═════ PROVIDED ENTRIES ═════

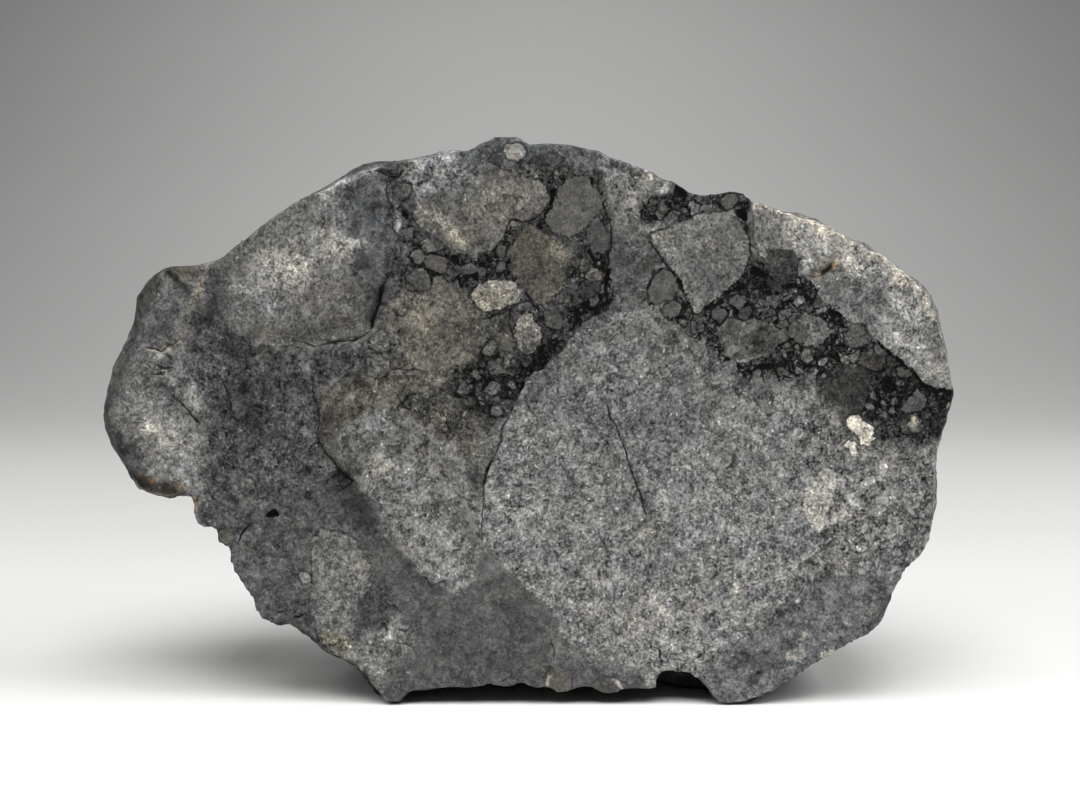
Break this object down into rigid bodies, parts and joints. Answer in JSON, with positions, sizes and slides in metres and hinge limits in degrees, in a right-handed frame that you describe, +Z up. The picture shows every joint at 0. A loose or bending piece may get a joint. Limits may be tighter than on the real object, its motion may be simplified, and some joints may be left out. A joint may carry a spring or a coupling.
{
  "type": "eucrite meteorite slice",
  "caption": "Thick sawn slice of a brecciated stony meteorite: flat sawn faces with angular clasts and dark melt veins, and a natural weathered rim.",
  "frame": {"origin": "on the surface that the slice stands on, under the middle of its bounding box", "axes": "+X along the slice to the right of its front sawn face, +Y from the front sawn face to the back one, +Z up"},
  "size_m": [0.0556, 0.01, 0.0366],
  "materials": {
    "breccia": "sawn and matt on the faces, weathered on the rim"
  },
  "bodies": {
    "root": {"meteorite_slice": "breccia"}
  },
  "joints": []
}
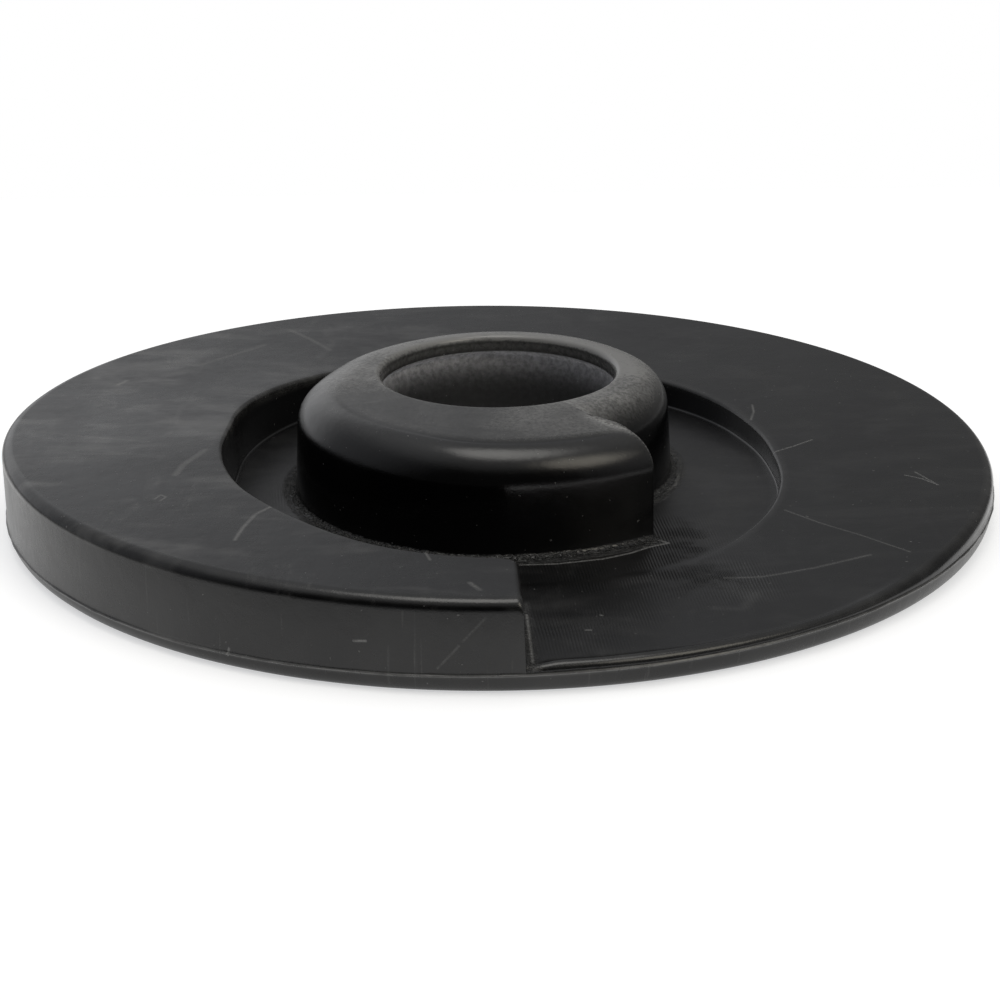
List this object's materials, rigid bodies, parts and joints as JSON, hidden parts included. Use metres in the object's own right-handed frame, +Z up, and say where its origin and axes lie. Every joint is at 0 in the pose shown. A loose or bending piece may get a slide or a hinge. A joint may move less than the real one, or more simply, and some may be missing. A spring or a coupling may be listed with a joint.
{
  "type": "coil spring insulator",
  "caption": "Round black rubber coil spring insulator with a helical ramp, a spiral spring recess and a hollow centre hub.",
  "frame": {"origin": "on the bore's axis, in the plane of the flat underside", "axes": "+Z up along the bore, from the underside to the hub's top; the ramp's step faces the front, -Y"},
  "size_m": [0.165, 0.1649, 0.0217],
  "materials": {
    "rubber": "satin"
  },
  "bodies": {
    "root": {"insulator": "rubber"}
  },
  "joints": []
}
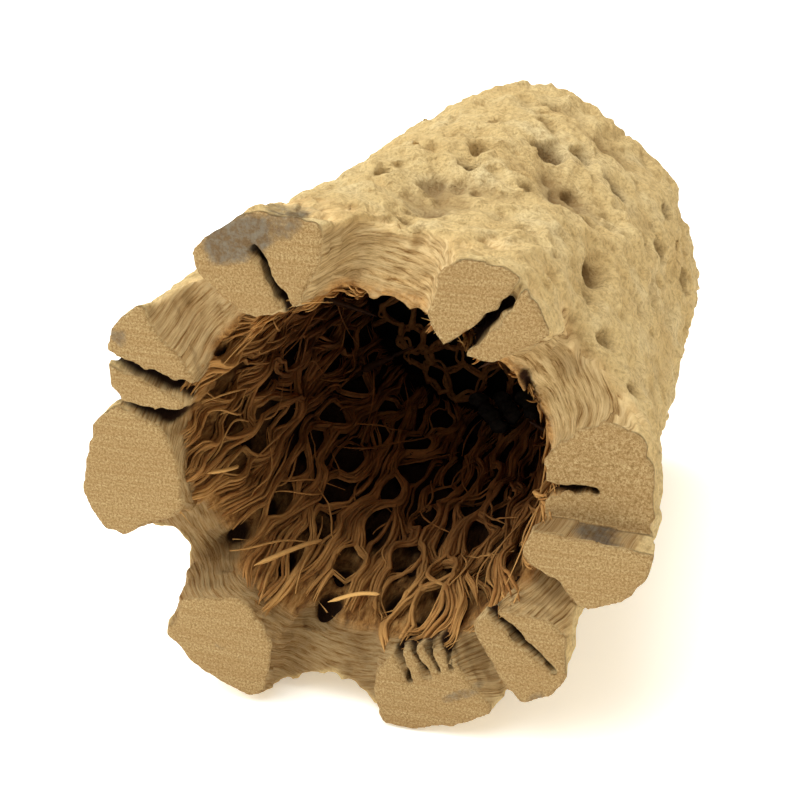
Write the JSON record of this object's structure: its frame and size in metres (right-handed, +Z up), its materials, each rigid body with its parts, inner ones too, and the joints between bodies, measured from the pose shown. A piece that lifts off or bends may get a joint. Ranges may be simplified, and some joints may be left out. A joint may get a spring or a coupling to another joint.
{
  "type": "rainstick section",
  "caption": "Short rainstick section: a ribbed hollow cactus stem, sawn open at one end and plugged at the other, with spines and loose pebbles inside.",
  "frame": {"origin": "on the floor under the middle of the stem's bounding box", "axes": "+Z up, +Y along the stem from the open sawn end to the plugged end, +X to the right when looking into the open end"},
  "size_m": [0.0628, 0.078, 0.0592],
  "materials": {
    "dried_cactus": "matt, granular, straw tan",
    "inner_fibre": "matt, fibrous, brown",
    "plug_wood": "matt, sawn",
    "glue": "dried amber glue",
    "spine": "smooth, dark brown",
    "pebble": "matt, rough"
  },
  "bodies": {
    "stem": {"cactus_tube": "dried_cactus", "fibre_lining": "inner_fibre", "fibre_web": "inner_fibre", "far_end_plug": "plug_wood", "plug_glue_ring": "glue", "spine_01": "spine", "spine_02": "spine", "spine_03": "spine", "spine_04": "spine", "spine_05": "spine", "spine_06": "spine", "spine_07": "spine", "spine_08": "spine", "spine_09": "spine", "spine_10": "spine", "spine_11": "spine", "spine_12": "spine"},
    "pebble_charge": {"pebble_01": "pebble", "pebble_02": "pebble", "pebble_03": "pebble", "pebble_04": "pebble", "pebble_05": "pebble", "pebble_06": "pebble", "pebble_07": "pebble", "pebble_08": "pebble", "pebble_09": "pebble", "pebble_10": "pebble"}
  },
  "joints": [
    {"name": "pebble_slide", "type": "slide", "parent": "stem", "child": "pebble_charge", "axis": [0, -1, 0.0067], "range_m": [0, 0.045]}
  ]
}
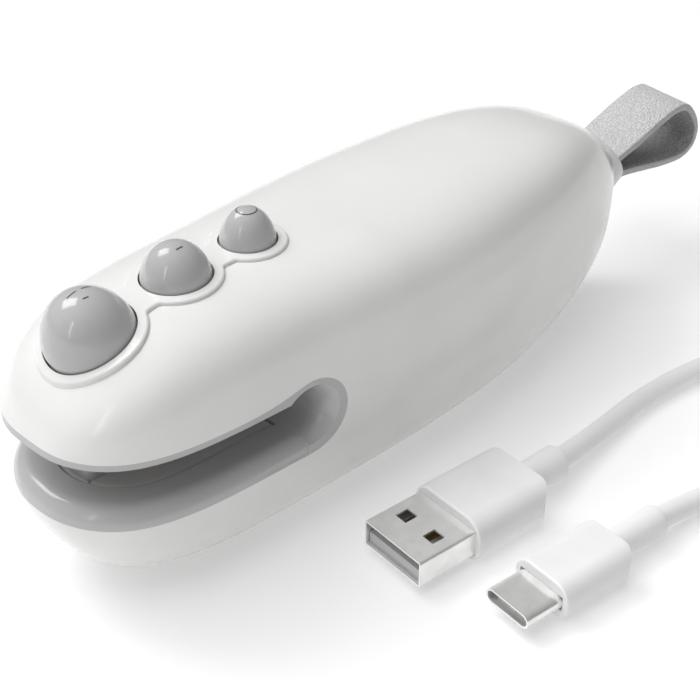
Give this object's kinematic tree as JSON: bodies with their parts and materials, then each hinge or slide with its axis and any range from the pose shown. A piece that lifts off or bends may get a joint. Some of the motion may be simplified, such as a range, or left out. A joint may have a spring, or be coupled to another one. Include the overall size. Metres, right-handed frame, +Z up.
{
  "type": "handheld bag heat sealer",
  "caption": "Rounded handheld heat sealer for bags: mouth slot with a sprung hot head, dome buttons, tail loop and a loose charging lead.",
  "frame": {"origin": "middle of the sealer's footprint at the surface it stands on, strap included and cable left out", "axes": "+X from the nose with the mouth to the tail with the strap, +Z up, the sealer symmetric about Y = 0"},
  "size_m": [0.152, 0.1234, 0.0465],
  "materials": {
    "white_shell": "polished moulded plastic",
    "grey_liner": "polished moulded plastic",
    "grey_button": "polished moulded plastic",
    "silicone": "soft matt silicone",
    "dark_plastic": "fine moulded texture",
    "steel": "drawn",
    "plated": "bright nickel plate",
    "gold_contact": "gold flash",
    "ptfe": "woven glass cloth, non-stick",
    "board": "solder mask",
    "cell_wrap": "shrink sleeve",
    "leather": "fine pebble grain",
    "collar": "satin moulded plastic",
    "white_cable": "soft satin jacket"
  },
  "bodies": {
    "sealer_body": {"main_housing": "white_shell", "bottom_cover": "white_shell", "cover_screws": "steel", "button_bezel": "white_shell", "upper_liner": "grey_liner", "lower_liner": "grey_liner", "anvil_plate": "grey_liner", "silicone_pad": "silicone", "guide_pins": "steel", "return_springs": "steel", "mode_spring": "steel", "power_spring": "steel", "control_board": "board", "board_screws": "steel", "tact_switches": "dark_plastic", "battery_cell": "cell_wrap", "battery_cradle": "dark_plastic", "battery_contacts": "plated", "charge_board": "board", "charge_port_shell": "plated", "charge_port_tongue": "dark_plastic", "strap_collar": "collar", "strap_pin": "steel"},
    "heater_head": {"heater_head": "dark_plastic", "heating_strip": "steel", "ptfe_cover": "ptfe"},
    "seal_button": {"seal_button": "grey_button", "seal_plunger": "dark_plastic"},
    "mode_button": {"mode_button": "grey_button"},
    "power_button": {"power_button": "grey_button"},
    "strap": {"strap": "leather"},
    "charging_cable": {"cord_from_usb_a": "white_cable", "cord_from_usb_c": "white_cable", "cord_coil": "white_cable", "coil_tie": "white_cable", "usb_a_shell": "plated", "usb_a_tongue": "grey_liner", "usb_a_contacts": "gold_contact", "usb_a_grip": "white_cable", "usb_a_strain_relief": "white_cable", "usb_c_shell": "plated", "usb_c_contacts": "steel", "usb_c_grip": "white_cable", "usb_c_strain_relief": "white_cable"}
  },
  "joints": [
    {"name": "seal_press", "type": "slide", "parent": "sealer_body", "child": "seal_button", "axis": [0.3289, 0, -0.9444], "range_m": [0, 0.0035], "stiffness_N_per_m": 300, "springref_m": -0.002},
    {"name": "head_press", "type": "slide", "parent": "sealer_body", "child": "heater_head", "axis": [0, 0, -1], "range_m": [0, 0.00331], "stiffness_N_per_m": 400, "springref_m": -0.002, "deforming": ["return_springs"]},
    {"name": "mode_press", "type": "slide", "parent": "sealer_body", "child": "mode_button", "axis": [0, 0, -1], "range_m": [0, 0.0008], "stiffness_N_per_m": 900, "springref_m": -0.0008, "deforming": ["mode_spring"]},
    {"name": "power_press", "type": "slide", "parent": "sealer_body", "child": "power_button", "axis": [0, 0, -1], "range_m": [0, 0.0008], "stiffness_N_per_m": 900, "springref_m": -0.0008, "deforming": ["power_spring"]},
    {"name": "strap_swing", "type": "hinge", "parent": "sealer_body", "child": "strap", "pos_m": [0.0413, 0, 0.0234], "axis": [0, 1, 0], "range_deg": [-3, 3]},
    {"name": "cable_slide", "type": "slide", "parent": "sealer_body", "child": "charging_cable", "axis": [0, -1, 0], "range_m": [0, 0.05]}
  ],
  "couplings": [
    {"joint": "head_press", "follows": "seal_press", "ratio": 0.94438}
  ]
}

═════

**SET TASK:** Copy each line above containing the string "hinge".

**EXERCISE SOLUTION:**
Break this object down into rigid bodies, parts and joints. Answer in JSON, with positions, sizes and slides in metres and hinge limits in degrees, in a right-handed frame that you describe, +Z up. The picture shows every joint at 0. A loose or bending piece may get a joint. Limits may be tighter than on the real object, its motion may be simplified, and some joints may be left out. A joint may carry a spring or a coupling.
List this object's materials, rigid bodies, parts and joints as JSON, hidden parts included. Use metres in the object's own right-handed frame, +Z up, and say where its origin and axes lie. Every joint is at 0 in the pose shown. A loose or bending piece may get a slide or a hinge. A joint may move less than the real one, or more simply, and some may be missing. A spring or a coupling may be listed with a joint.
Give this object's kinematic tree as JSON: bodies with their parts and materials, then each hinge or slide with its axis and any range from the pose shown. A piece that lifts off or bends may get a joint. Some of the motion may be simplified, such as a range, or left out. A joint may have a spring, or be coupled to another one. Include the overall size. Metres, right-handed frame, +Z up.
    {"name": "strap_swing", "type": "hinge", "parent": "sealer_body", "child": "strap", "pos_m": [0.0413, 0, 0.0234], "axis": [0, 1, 0], "range_deg": [-3, 3]},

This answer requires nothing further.